10.28.2009

words

are powerful.

the things you say mean something to someone, no matter how much importance you put on them. words can hurt people. i guarantee that someone out there remembers something you said to them long ago. words stick around.

words can hurt yourself too. i have come to find that the more i call myself "socially awkward" the more socially awkward i become. or how about "i am a selfish beast". i probably shouldn't have said that. next thing i'll be selling my kid for cuter ikea furniture or something.

anyway, all i really wanted to say is, well, be careful what you say. you never know who's gonna remember it. so let's make sure what we say is good, something we want remembered.

love,
jessi

and p.s. an interesting oversight on words that i look at nearly every day: my blog title should be "to grow to learn to love to live" i'll fix it later.

10.18.2009

i am a selfish beast

sadly, i think i've had that post title before. will i ever learn? why is it so hard for me to let go of myself and my selfish ways? i love people, i do, but when their wants and needs get in the way of my single-minded desires for myself and for what i think is the "greater good" (but is more often my own kinda-good-but-only-in-this-moment-good), i do not care or see to care about anything else.

really.

I wanted to go to Auburn since I was 7 years old because my favorite teacher went there and after i made up my mind, there was no turning back. could I afford college? No. Could my parents? No. So did i go to the college that offered the best scholarships? Of course not.

And then, when i was bored of Auburn and needed an adventure, did i take a weekend road trip to Disney World? Well yes, but before that I moved to New Zealand. Could I afford to move and go to school in New Zealand for a semester? No. I used up every penny of savings I had that I was supposed to use for paying off my student loans. Of course, Auburn and New Zealand both ended up being an excellent experience for me, but am i still paying off my $30,000 in student loans? Yes.

oi.

so forget about money. what about people? what about when I decide on exactly how I want to fall in love and who I want to fall in love with? or when I decide what career makes me most happy? where does selfishness cross the line? I cannot hold on to everything. I cannot decide everything.

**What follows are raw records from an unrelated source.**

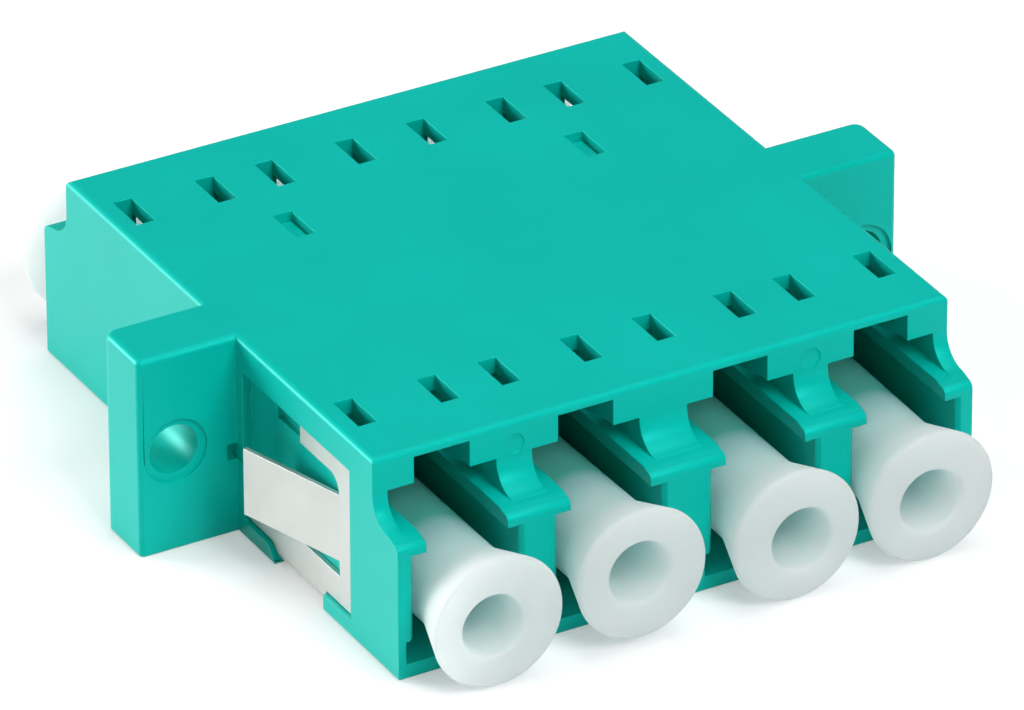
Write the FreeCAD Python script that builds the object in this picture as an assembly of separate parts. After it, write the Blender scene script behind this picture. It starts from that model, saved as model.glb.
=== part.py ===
import FreeCAD, Part
import math
import os

# Flanged four-port LC fibre adapter with a sheet-metal panel clip and eight dust caps.
# Millimetres. +X runs across the four ports, -Y is the front, +Z is up (latch side).
# The origin is on the underside, in the middle of the housing.

V = FreeCAD.Vector

# ---- housing outside ----
port_pitch = 6.25            # between the two ports of a duplex pair
pair_gap = 0.55              # what the two pairs stand further apart than their ports do
side_wall = 0.7              # housing wall beside the outer ports
body_height = 8.7
nose_half_length = 14.4      # nose of the walls from the middle
roof_setback = 1.95          # roof edge behind the nose
neck_z = 7.15                # where the wall front starts to curve out below the roof
shelf_z = 5.98               # top of the nose, under that curve
nose_drop = 0.14             # fall of the nose top towards its edge
nose_round = 0.32
roof_round = 0.25
foot_round = 0.12

# ---- panel flange ----
flange_ear = 4.25            # how far each end of the flange stands out from the body
flange_hole_edge = 1.6       # from the hole's centre to the flange's end
flange_front = 1.6           # front face ahead of the middle
flange_back = 1.3
flange_hole_d = 2.1
flange_sink_d = 2.75
flange_sink_depth = 0.18
flange_back_round = 0.5
flange_front_round = 0.22

# ---- one port ----
port_axis_z = 2.95
chamber_half = 2.3           # plug chamber, half width and half height below the axis
chamber_top_z = 5.33         # underside of the two rails
rail_width = 0.55            # how far each rail stands in over the chamber
rail_top_z = 5.95
wing_extra = 0.05            # the wings' slot is this much wider than the chamber, each side
wing_top_z = 7.2
wing_end = 7.35              # blind end of the wing slot from the middle
catch_roof = 0.7             # roof left over the slot behind the catch
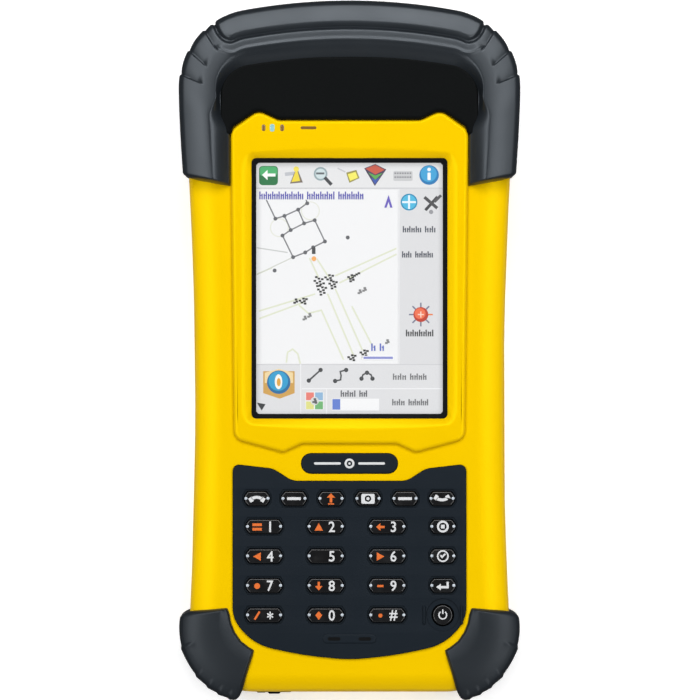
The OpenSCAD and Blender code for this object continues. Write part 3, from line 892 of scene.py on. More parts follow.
def top_bumper():
    """The rubber round the antenna end, lifted by the distance to a pad with rounded corners along its top:
    the pad is raised, a groove runs round it and a low bead round the groove. Three notches over each corner
    step down and fade out again. The stylus silo's mouth is bored through."""
    outer, inner = bumper_paths()
    far = smooth((inner[:, 1] - 58) / 7)
    rise = crown(box("top_bumper")[1][2] - 0.3, 7.6, 2.3, 2.2)
    rows, inset = rubber_rows(outer, inner, rise, 7.8 + 2.2 * far, 2.6, 25.3 + 1.2 * far, 0.6)
    along = travelled(outer)
    along = np.abs(along - along[-1] / 2)[None]  # from the middle of the antenna end
    across = np.where(rows[..., 2] < 20, rows[..., 2] - 20, inset)
    across = np.where(np.arange(len(rows))[:, None] < BACK_ROWS, -30, across)
    pad_length, pad_width, corner = 35.0, 6.3, 4.0
    past = np.stack(np.broadcast_arrays(along - pad_length + corner, across - pad_width + corner))
    gap = np.linalg.norm(np.maximum(past, 0), axis=0) + np.minimum(past.max(0), 0) - corner
    lift = 0.28 * smooth(-gap / 0.9) * smooth(inset / 1.5) - 0.70 * np.exp(-(((gap - 0.45) / 0.45) ** 2))
    lift += 0.2 * smooth((inset - 3) / 3) * np.exp(-(((gap - 3.6) / 0.42) ** 2))
    fade = 1 - smooth((inset - 5.0) / 1.8)
    for place in (38.8, 45.4, 51.9):  # each notch's step, along the edge
        lift -= 0.55 * fade * step(place - along, 0.5, 1.8)
    lift *= smooth(rows[..., 2] / 4)
    mesh = closed(grid_mesh(lifted(rows, lift), around=False, ring=True))
    piece = new_piece("top_bumper_rubber", mesh, ["rubber"], stands_for=["top_bumper"],
                      sharp=60)
    silo_low, silo_high = box("stylus")
    middle = (silo_low + silo_high) / 2
    bore(piece, (middle[0], 84.0, middle[2]), 3.0, 12.0)


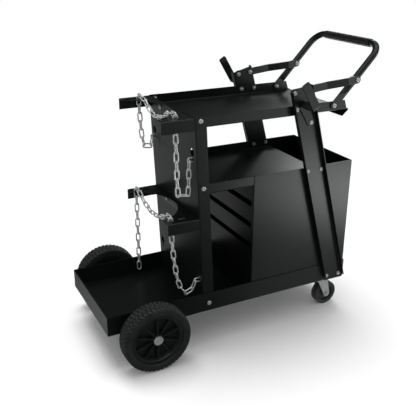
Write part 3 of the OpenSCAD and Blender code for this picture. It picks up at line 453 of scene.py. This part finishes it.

And honestly, there are some things that I don't want to decide on because I suck at knowing what is best for me.

I just wish I knew how to let go of that overwhelming desire to control what I get to do and how I get to do it. I wish I was strong enough to let myself go.

10.15.2009

10.14.2009

dumper's remorse

is an evil thing. maybe this is too soon, but what the hay, i'm trying to let go of my pride.

here is what i have learned over the last few weeks. being the dumper in a serious relationship sucks for the obvious reasons - you have to break someone's heart, yada yada. but what people never seem to talk about is the real hurt - the part where he gets over you.

now, as the dumper that's really all you want in the beginning. you want him to move on, date someone else - STOP CALLING YOU for pete's sake. it's over, it's been over, it's done.

but then it's a few months later, and he's dating someone else. and she's pretty.

who said she could be pretty?
and wait, why haven't you called me today?

i mean really, no one ever told me that the dumper has to go through it all over again when the dumpee moves on. no one. so that is why i am here today my friends. GET READY. it blows.

now i'm thinking that surely it is normal for a dumper to have doubts about the dump when the dumpee decides to move on. because when a dumpee moves on, they pretty much die in the dumper's eyes. i mean literally, it feels like he died or something. you think you hate the way he still looks at you, the way he hugs you, the way he calls you and compliments you. just wait until he stops. if i had nads, this is probably what it would feel like to get kicked in them.

ugh, how incredibly selfish i am. are all dumpers like this? was there this strange upheaval in your world when your ex got over you?

of course, considering my ex is probably the only person who reads my blog i may never know. no wait - does he even read my blog anymore?!?

but you know, i am so glad to feel something. even if it feels like my guts are being sucked through a crazy straw, it is so good to know that i'm not a total heartless female dog. and so good to know that he is ok. and that i am going to be ok. because this is the way it was supposed to be all along. we needed this. as it turns out, i needed this more than he did.


and finally, there's closure.

10.13.2009

you don't always get what you want

Why is it that when you think you know what you want and then you get it you just aren't so sure you want it anymore, but you don't want to go back to what you had either so you're just kinda stuck in this place where nothing is quite right?

you know what i mean?

hmph.

this is why i haven't been blogging.

i don't even know what the h-e-double-hockey-sticks i'm talking about.

i just feel like i had to say something.